A 2003 General Accounting Office report covering 1995-2002 (a period that includes much of Carol Browner’s tenure as EPA head) stated that the EPA did not have a specific process for determining whether managers involved in discrimination complaints did in fact discriminate and if so, whether those managers should be disciplined.
Problems with discrimination and retaliation persist at the EPA, according to federal records, despite reforms pledged by Lisa Jackson, Obama’s EPA Secretary and the first African-American to head that agency. Jackson was formerly head of New Jersey’s Department of Environmental Protection.
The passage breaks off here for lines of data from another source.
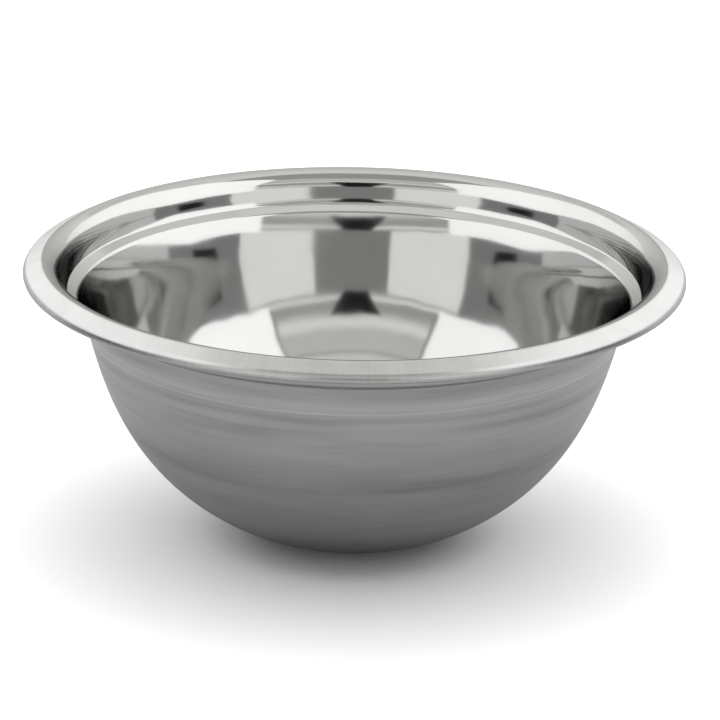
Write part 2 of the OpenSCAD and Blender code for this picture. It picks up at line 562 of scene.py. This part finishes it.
def add_studio():
    """The room as bright and dark panels by direction, which the steel mirrors."""
    world = bpy.data.worlds.new("studio")
    bpy.context.scene.world = world
    world.use_nodes = True
    t = Tree(world.node_tree)
    way = t.node("ShaderNodeTexCoord").outputs["Generated"]
    x, y, z = t.node("ShaderNodeSeparateXYZ", Vector=way).outputs
    azimuth = t.math("MULTIPLY", t.math("ARCTAN2", x, t.math("MULTIPLY", y, -1.0)), 180 / math.pi)
    elevation = t.math("MULTIPLY", t.math("ARCSINE", z), 180 / math.pi)

    def within(value, span, soft):
        """1 inside the span and 0 outside it, with soft edges."""
        low = t.spread(value, span[0] - soft / 2, span[0] + soft / 2, 0.0, 1.0, True)
        high = t.spread(value, span[1] - soft / 2, span[1] + soft / 2, 1.0, 0.0, True)
        return t.math("MULTIPLY", low, high)

    def over(level, mask, bright):
        """The level, with the brightness put over it where the mask is 1."""
        kept = t.math("MULTIPLY", level, t.math("SUBTRACT", 1.0, mask))
        return t.math("ADD", kept, t.math("MULTIPLY", mask, bright))

    sky_rise = t.spread(elevation, *SKY_RISE, True)
    sky_fall = t.spread(elevation, *SKY_FALL, True)
    level = t.math("SUBTRACT", sky_rise, sky_fall)
    for _, across, height, bright, soft in PANELS:
        panel = t.math("MULTIPLY", within(azimuth, across, soft), within(elevation, height, soft))
        level = over(level, panel, bright)
    slope = t.math("DIVIDE", azimuth, t.math("SUBTRACT", elevation, HOOD_FOOT))
    hood_across = within(slope, HOOD_SIDES, HOOD_SIDE_SOFT)
    hood_up = within(elevation, HOOD_HEIGHT, HOOD_HEIGHT_SOFT)
    level = over(level, t.math("MULTIPLY", hood_across, hood_up), HOOD_BRIGHT)
    blue = t.math("MULTIPLY", level, BLUE_SHARE)
    colour = t.node("ShaderNodeCombineColor", Red=level, Green=level, Blue=blue)
    background = t.node("ShaderNodeBackground", Color=colour.outputs[0], Strength=1.0)
    out = t.node("ShaderNodeOutputWorld")
    t.put(out.inputs["Surface"], background.outputs[0])

    for side, sign, share in SIDES:
        for card, bright, proud, outline in CARDS:
            add_card(side + "_" + card, sign * (SIDE_WALL_X - proud), outline, share * bright)

    data = bpy.data.lights.new("overhead", "SUN")
    data.energy = OVERHEAD_STRENGTH
    data.angle = math.radians(OVERHEAD_SPREAD)
    lamp = bpy.data.objects.new("overhead", data)
    lamp.visible_glossy = False
    bpy.context.scene.collection.objects.link(lamp)


# ---------------------------------------------------------------- the scene
add_camera()
add_floor()
add_studio()
bpy.context.scene.view_settings.view_transform = "Standard"

FINISHES = {"mirror": mirror_steel(), "spun": spun_steel(), "brushed": brushed_steel()}
for node_name, (line, inner_face, outer_face) in zones().items():
    part = turned(node_name + "_sheet", line, inner_face, outer_face, FINISHES)
    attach(part, "root")
    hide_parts(node_name)
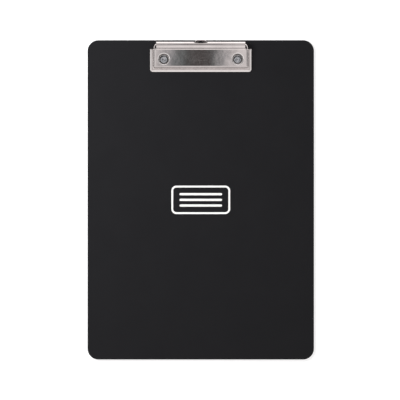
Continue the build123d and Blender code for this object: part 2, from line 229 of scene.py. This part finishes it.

According to federal EEOC data, 81 percent of the EPA’s “Senior-Level Officials/Managers” are white as are 78.4 percent of the “Mid-Level Officials/Managers.”
In 2009, EPA employees filed 12 race discrimination, 16 sex discrimination, 13 age discrimination and 21 reprisal complaints with the EEOC.
“Everyday, federal employees who stand up and speak out are shredded by the government,” Coleman-Adebayo said.
“EPA whistleblowers exposing the agency’s cozy relationship with BP are facing loss of their jobs,” she added. “The EPA allowed BP to use dispersants that are banned in England and Europe. The EPA sides with industry more than with the community it is charged with serving.”
Coleman-Adebayo case raises a cautionary concern about the Sherrod affair.
“It’s a terrible mistake to treat the Shirley Sherrod matter as an isolated incident, but that is what the media is doing,” she warns.